A travers le paroxysme de cette longue route nocturne sans terminus, nait une ambiance claustrophobe alimentée dans cet appartement aux couloirs labyrinthiques, symbolisant de ce fait, les dédales de cet esprit malade. David Lynch changera les corps, les apparences, les visages pour garder une cohérence, un mélange des genres, une essence narrative malaxée à l’épine dorsale intacte : le cauchemar. Fred et Renee forment un couple américain lambda. Mais pour combien de temps ? Sous une couche de chaud et de froid, Lost Highway débute. Mais l’intrigue commence, nous happe déjà. Un simple signalement anonyme de la mort de Dick Laurent. Qui est ce ? On ne le sait pas encore. Le couple ne semble pas si solide que cela, à la moelle épinière décimée par la suspicion, s’installe alors un jeu de regard déviant et des dialogues évasifs qui en disent long sur un couple aux abois où leur sexualité mortifère est l’épicentre de cette nervosité.

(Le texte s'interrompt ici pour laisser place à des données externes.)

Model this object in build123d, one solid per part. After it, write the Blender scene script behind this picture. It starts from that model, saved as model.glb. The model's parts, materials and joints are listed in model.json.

Ils couchent ensemble mais le plaisir n’est plus là. Le désir des corps s’estompe au gré de la parcimonie des pensées. Fred, au charisme évident en tant que musicien de jazz, parait sur les rotules, tant sa jalousie le consume physiquement. Ayant peur d’une infidélité, il ne fait plus le poids face à Renee, et ses allures de femme fatale, avec une Patricia Arquette, blonde, fantasme iconique psychédélique. Le génie de David Lynch n’a jamais été aussi évident à l’image. Une excentricité morbide où la passion se tait dans une noirceur ambivalente et visuelle qui laisse apparaitre un lien génétique avec Brian de Palma. David Lynch, s’insérant dans la conscience de son cinéma et de ses personnages, aime aussi l’illustrer, par des personnages mystères improbables, miroir d’un morcèlement d’un être. Sans savoir pourquoi ni comment, des cassettes vidéo sont envoyées au couple. Des enregistrements montrant l’extérieur et l’intérieur de leur maison, tout comme le fera Caché de Mickael Haneke.

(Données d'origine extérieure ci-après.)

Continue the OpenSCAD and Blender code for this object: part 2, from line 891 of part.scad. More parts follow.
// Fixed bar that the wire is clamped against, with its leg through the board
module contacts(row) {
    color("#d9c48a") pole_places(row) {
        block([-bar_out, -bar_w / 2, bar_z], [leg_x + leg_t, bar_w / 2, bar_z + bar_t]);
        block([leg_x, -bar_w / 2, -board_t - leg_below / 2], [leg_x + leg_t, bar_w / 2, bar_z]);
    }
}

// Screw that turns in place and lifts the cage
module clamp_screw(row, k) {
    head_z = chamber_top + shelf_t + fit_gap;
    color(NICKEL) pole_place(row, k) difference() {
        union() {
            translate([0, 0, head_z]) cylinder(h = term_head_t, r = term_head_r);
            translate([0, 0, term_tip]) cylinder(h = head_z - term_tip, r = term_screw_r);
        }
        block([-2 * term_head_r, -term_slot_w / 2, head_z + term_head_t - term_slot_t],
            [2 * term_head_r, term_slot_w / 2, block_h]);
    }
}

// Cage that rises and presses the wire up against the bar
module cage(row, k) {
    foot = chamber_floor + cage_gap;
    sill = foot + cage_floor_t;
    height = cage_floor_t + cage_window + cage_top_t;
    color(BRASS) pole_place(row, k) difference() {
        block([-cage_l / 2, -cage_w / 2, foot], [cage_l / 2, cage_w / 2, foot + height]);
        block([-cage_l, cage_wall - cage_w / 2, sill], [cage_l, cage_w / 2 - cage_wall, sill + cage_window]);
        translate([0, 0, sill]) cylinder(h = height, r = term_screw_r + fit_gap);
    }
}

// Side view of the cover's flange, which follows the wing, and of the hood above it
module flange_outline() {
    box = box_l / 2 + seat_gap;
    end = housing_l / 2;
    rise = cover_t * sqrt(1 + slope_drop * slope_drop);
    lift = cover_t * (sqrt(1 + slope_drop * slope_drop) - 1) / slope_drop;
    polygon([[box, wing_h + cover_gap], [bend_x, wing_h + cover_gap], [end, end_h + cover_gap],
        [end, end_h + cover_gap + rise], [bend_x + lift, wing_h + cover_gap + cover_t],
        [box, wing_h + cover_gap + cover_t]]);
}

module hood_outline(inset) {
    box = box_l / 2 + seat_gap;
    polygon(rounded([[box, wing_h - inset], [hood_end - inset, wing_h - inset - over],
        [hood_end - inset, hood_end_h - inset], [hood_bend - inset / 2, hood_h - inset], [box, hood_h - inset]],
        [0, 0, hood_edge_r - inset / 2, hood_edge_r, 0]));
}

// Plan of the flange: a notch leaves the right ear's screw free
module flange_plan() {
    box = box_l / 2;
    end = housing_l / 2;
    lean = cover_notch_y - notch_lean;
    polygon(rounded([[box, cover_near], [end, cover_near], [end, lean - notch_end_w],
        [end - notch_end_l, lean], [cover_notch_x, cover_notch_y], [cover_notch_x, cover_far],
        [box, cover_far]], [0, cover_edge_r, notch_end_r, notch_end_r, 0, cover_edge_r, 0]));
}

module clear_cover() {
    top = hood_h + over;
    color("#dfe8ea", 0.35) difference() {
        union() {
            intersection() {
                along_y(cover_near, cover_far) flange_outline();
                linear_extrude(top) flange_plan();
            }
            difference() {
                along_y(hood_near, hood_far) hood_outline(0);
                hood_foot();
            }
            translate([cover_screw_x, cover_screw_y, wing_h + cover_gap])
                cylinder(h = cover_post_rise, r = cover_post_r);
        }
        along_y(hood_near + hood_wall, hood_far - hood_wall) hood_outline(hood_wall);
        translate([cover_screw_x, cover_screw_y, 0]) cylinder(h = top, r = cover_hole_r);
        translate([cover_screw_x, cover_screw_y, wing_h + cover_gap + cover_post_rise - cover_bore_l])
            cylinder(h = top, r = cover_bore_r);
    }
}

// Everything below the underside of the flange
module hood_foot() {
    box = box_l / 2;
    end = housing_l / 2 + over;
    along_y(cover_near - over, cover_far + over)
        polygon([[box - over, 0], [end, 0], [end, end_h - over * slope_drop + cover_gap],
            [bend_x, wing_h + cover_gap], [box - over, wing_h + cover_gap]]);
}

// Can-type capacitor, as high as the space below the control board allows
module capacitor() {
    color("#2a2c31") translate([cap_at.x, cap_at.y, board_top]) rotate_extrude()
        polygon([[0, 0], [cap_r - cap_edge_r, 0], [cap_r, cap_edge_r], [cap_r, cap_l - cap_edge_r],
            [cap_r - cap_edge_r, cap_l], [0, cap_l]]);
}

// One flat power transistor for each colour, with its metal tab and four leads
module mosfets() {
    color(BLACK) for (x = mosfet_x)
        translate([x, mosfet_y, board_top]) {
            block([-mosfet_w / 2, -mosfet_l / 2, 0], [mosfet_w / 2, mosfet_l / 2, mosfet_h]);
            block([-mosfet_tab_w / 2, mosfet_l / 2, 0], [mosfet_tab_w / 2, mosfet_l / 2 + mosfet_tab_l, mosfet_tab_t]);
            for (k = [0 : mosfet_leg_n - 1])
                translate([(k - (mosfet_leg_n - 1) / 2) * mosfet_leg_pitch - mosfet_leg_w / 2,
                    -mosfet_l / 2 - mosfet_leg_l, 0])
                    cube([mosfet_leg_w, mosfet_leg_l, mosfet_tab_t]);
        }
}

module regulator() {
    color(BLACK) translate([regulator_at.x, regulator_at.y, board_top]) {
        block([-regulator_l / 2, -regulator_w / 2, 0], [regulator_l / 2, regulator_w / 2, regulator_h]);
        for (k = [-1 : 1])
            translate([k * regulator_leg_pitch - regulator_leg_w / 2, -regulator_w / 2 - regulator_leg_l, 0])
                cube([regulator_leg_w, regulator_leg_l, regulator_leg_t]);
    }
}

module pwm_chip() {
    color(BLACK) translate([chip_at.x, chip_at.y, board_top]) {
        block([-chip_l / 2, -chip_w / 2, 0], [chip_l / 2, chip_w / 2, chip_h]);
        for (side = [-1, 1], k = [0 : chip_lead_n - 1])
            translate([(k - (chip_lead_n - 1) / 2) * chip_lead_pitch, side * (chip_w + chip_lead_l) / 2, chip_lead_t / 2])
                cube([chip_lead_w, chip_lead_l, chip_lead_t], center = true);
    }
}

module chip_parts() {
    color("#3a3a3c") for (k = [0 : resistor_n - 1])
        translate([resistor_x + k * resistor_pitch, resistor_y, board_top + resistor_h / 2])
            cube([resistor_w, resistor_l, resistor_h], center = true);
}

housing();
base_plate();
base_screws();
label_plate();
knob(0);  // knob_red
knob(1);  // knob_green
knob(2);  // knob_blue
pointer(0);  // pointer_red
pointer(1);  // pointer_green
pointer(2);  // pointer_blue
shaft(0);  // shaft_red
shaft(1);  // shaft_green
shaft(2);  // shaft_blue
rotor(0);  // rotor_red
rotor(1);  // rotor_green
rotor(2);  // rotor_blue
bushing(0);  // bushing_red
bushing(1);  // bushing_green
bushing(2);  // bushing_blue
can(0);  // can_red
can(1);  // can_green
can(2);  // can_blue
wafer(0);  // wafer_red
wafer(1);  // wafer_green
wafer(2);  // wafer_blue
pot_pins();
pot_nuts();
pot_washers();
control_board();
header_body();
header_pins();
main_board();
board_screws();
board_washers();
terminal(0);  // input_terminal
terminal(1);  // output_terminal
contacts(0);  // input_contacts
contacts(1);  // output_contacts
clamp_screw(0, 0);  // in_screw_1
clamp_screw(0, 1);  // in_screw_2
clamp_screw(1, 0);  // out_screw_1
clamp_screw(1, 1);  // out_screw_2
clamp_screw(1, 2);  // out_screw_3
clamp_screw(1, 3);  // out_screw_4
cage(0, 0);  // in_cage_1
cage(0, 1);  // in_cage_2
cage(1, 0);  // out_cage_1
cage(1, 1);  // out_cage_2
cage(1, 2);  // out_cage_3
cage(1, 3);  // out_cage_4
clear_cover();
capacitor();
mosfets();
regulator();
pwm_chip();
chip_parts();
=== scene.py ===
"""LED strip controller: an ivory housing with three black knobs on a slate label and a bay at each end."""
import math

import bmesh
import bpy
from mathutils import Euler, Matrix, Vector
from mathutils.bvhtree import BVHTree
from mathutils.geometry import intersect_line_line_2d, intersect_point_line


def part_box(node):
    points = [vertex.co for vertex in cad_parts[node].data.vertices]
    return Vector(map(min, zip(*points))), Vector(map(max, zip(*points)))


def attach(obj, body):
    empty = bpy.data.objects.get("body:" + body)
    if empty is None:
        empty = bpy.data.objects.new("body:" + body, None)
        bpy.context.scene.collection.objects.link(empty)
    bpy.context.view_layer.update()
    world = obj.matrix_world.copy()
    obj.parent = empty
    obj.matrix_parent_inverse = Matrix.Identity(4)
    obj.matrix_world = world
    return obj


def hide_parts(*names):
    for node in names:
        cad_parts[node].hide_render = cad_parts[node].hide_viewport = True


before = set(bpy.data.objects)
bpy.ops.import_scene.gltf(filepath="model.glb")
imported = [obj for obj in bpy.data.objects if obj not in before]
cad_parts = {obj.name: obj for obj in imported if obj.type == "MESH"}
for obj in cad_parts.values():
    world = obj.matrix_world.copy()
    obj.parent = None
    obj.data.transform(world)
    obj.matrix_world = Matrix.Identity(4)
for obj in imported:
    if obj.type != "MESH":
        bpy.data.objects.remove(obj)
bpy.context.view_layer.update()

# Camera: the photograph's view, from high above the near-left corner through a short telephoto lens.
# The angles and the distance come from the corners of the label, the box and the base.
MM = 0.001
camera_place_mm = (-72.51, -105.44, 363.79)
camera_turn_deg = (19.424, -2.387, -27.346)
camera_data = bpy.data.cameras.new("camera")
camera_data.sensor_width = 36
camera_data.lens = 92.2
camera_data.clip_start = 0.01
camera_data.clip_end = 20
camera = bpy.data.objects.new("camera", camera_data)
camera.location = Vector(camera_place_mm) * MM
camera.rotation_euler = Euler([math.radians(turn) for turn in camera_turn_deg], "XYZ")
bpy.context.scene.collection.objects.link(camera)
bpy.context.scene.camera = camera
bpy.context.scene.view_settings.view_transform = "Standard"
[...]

Outre son image parcellaire et rock’n’roll, Lost Highway est une œuvre qui pourrait se regarder les yeux fermés avec le son comme seul guide sensitif qui nous prendrait par la main pour nous insérer dans un récit sensoriel où les bourdonnements hypnotiques qui proviennent de limbes inconnues, viendraient chuchoter des méandres linguistiques non homologués. Comme il aime le faire, le réalisateur s’amuse à faire cohabiter rêve et réalité quand Fred ira en prison pour le meurtre de sa femme. Ces divagations psychiques se confrontent à la droiture et méticulosité de chaque plan millimétré et filmé au cordeau avec un jeu de lumières macabre. Sans crier gare et sans prévenir son spectateur, David Lynch jette pratiquement sa première partie aux oubliettes pour commencer une tout autre histoire en milieu de partie. Toutefois Patricia Arquette est toujours là (Alice), mais cette fois ci en brune, aux prises de mafieux. Un jeu de coiffure, un changement d’identité proche d’un Vertigo, qui sera repris par Mulholland Drive. Pete, jeune mécanicien tombera sous le charme de la plantureuse Alice, tout sauf, au pays des merveilles. Diane se rêvera en Betty. Fred se rêve en Pete.
Prenant à sa guise les codes du film noir, pour en faire un métrage aventureux, fougueux, amoureux de son art, scindé en deux parties distinctes qui se rejoindront dans un final dévisageant, David Lynch inscrit Lost Highway dans cette lignée de film à la puissance magnétique indolore qui marque cette dualité psychique dans un couple, un peu comme l’a fait Eyes Wide Shut de Stanley Kubrick, avec cette emprise de la femme sur le comportement de l’homme. Là où les courbes généreuses d’une amazone se répercutent dans l’esprit torturé la faiblesse du sexe opposé. Quoi de mieux que la divine Patricia Arquette et ses hanches avantageuses entrecoupées de ses yeux de biche. Nourri des thématiques obsessionnelles de David Lynch, Lost Highway divague entre pulsions sexuelles dévorantes, jalousie exacerbée, manipulation, et culpabilité malsaine, qui nous enferme aux confins d’un cauchemar atteint par la folie.